En revanche, l’article 1645 du Code civil dispose que si le vendeur connaissait les défauts de l’animal, il peut se voir condamné à payer ces frais et verser à l’acquéreur des dommages et intérêts. Dans un arrêt du 22 mai 2019, la Cour de cassation a confirmé une décision de la Cour d’appel de Nancy qui avait condamné le vendeur professionnel à payer à l’acquéreur la totalité des frais d’entretien de l’équidé exposés entre la date de la vente et celle de la résolution du contrat, soit 28 000 €. La Cour d’appel de Nancy avait ainsi estimé qu’en tant que vendeur professionnel, ce dernier était présumé, « de manière irréfragable », avoir eu connaissance du vice affectant le cheval lors de la vente (Civ. 1ère, 22.05.2019, N° 17-31248) .

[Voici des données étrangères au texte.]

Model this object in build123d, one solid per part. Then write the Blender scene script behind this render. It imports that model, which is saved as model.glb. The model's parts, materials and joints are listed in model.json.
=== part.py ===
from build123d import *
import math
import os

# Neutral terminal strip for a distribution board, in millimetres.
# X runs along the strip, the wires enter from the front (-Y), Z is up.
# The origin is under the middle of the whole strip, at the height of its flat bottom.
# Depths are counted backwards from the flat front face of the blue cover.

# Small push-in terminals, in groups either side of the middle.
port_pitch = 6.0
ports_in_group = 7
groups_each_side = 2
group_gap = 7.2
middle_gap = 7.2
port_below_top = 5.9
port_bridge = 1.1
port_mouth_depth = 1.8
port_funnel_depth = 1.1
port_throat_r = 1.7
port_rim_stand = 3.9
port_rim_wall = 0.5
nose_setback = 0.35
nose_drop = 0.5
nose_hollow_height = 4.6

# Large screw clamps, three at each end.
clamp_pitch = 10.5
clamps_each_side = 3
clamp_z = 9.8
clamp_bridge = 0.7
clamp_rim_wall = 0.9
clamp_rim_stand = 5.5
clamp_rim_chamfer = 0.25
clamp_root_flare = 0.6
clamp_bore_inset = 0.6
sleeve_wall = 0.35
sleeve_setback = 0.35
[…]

De son côté, le vendeur se verra restituer l’animal ainsi que les fruits qu’il a ainsi pu produire mais ne pourra prétendre à une indemnité fondée sur son utilisation.

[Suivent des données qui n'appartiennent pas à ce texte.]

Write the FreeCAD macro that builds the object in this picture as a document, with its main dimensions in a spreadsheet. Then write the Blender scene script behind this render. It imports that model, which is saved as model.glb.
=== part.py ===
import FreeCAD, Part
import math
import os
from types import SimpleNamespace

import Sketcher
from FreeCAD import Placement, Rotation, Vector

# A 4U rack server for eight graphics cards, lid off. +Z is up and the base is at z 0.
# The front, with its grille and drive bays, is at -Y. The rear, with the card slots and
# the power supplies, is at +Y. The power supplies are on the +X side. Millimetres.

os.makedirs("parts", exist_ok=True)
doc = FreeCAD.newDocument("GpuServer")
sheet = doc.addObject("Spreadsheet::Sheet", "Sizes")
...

L’acquéreur a également la possibilité de conserver l’animal et solliciter le versement par le vendeur le remboursement d’une partie du prix d’achat.
3. Sur le délai de l’action en garantie des vices cachés
Notons que le délai pour engager une action sur le fondement de la garantie des vices cachés est de deux ans, non pas à compter de la livraison du cheval, mais à compter de la découverte du vice.
L’application des règles de la garantie des vices cachés n’est donc pas sans intérêt par rapport à une action fondée sur les vices rédhibitoires enfermée dans des délais extrêmement courts.
Mais n’oublions pas le délai de prescription plus général prévu à l’article 2224 du Code civil qui impose d’engager toute action contractuelle dans un délai de 5 ans.
Dès lors, si le vice apparait dans un délai de 4 ans après la vente, l’acquéreur ne disposera plus que d’un an pour engager la procédure sondée sur la garantie des vices cachés.
Pour conclure, notons que la rédaction d’un contrat écrit prévoyant l’application des dispositions de la garantie des vices cachés permet d’éviter un débat sur l’application des dispositions des vices rédhibitoires. Cependant, le Code civil autorise le vendeur à insérer une clause limitant ou excluant sa garantie à raison des défauts cachés de l’animal. D’où l’importance d’être particulièrement vigilant sur la manière dont sont rédigées les clauses de garanties.